In modern English we have a problem with the word ‘love’. We use this significant word in such a casual manner that its meaning is often both confused and confusing. Think of all that you have associated with the word ‘love’: your favourite book, film or piece of music; your pet; your car; your hobby; your children; your partner. These, and many more, are regularly described as objects of human ‘love’. However, when we examine the disconnected nature of this list we soon come to the conclusion that no one word can capture the subtlety of what we are trying to express. Surely our ‘love’ for a round of golf or a particular football team cannot be expressed in the same terms as our love for our partner or our children. In modern English we have a problem with the word ‘love’.
In classical Greek, the language of the New Testament, the different nuances associated with the word we universally express as ‘love’ are broken down into six different words. Those six words convey ‘love’ in terms of friendship, or hospitality, or parental love, or physical love, or self love. And then comes the sixth type of ‘love’: agape. Agape is the specific type of love spoken of by Jesus. Agape is the type of love which specifically defines the love of God.
Today’s reading opens with Jesus making a characteristically uncompromising statement: They who have my commandments and keep them are those who love me. Sadly, it seems to be hard-wired into human mentality that, when confronted with an uncompromising statement, we begin to search for loopholes, for ‘get-out’ clauses. We begin to play linguistic games that sow the seeds of uncertainty and doubt. We construct arguments that create an aura of self-justifying and self-serving accommodation.
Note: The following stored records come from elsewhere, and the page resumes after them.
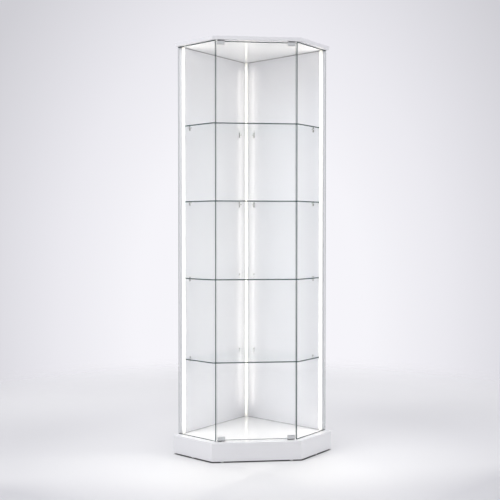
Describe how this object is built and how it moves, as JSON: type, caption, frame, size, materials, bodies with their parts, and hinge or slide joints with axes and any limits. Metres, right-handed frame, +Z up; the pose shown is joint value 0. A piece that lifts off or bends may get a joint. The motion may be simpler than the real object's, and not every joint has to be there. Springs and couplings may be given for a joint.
{
  "type": "corner curio cabinet",
  "caption": "Tall glass corner cabinet with angled glass sides, gloss white back walls, lit glass shelves, a hinged glass front door and a box plinth.",
  "frame": {"origin": "middle of the bounding box, at floor level", "axes": "+Z up, +Y towards the corner of the room, the door faces -Y, +X to the right seen from the front"},
  "size_m": [0.7, 0.5092, 1.8],
  "materials": {
    "gloss_white_board": "gloss white laminate on particle board",
    "bare_wood": "plain softwood and beech",
    "zinc_screw": "zinc plated",
    "cam_metal": "die-cast zinc",
    "clamp_metal": "satin",
    "clear_glass": "clear float glass, ground edges",
    "white_plastic": "moulded",
    "soft_pad": "clear soft plastic",
    "magnet_metal": "nickel plated",
    "support_metal": "bright nickel",
    "light_channel": "white lacquered",
    "opal_cover": "opal, glowing when lit",
    "light_tape": "white flexible board",
    "cap_plastic": "white",
    "lead_sheath": "white",
    "box_plastic": "black"
  },
  "bodies": {
    "cabinet": {"plinth_front": "gloss_white_board", "plinth_left": "gloss_white_board", "plinth_right": "gloss_white_board", "plinth_back_left": "gloss_white_board", "plinth_back_right": "gloss_white_board", "floor_board": "gloss_white_board", "back_wall_left": "gloss_white_board", "back_wall_right": "gloss_white_board", "top_board": "gloss_white_board", "floor_cleat_front": "bare_wood", "floor_cleats_side": "bare_wood", "floor_cleats_back": "bare_wood", "wall_dowels": "bare_wood", "cleat_screws": "zinc_screw", "corner_screws": "zinc_screw", "distributor_screws": "zinc_screw", "cam_bolts": "zinc_screw", "cam_housings": "cam_metal", "side_glass_left": "clear_glass", "side_glass_right": "clear_glass", "glass_shelf_1": "clear_glass", "glass_shelf_2": "clear_glass", "glass_shelf_3": "clear_glass", "glass_shelf_4": "clear_glass", "glides": "white_plastic", "shelf_pads": "soft_pad", "glass_tape_left": "soft_pad", "glass_tape_right": "soft_pad", "catch_magnets": "magnet_metal", "shelf_supports_1": "support_metal", "shelf_supports_2": "support_metal", "shelf_supports_3": "support_metal", "shelf_supports_4": "support_metal", "led_channel_left": "light_channel", "led_channel_right": "light_channel", "led_channel_corner": "light_channel", "led_cover_left": "opal_cover", "led_cover_right": "opal_cover", "led_cover_corner": "opal_cover", "led_tape_left": "light_tape", "led_tape_right": "light_tape", "led_tape_corner": "light_tape", "led_end_caps": "cap_plastic", "led_leads": "lead_sheath", "led_distributor": "box_plastic", "power_socket": "box_plastic", "hinge_bush_top": "box_plastic", "hinge_bush_bottom": "box_plastic", "magnetic_catch_top": "box_plastic", "magnetic_catch_bottom": "box_plastic"},
    "door": {"door_glass": "clear_glass", "clamp_pads": "soft_pad", "hinge_clamp_top": "clamp_metal", "hinge_clamp_bottom": "clamp_metal", "strike_clamp_top": "clamp_metal", "strike_clamp_bottom": "clamp_metal", "clamp_screws": "clamp_metal", "hinge_pin_top": "clamp_metal", "hinge_pin_bottom": "clamp_metal"}
  },
  "joints": [
    {"name": "door_swing", "type": "hinge", "parent": "cabinet", "child": "door", "pos_m": [-0.15533, -0.22512, 0.9], "axis": [0, 0, -1], "range_deg": [0, 110]}
  ]
}
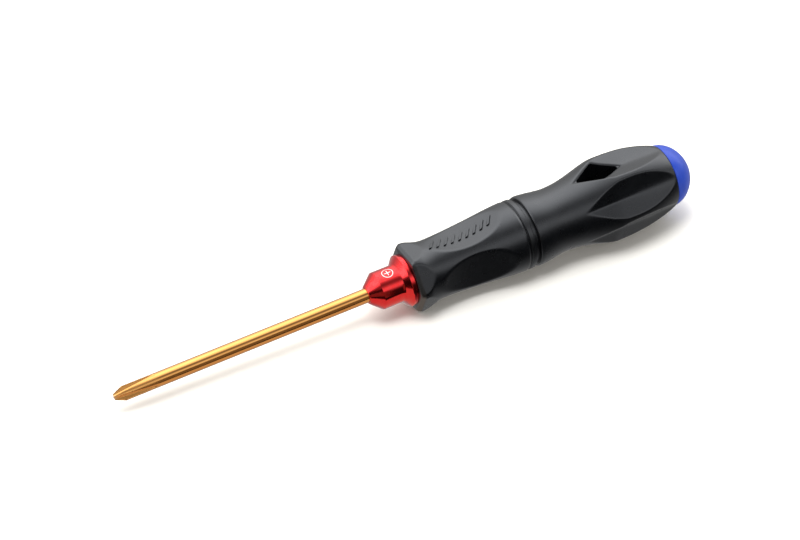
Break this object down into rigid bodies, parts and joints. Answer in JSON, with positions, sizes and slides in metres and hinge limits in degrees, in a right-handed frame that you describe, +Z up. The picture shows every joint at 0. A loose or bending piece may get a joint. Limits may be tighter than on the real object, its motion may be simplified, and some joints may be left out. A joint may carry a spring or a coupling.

The opening statement in today’s reading leaves no wriggle-room! We cannot deny that we have the commandments. Jesus has made it clear that we are to ‘love’ both God and neighbour with an uncompromisingly open and mutual ‘love’ … the love that can only be described as agape. When we are truly committed to living a life which honours that form of self-sacrificial love we will know the total joy of God’s love for us.
Let us pray that agape may become the love that dominates and drives every moment of our lives.
Let us never fail to thank God for his agape for us.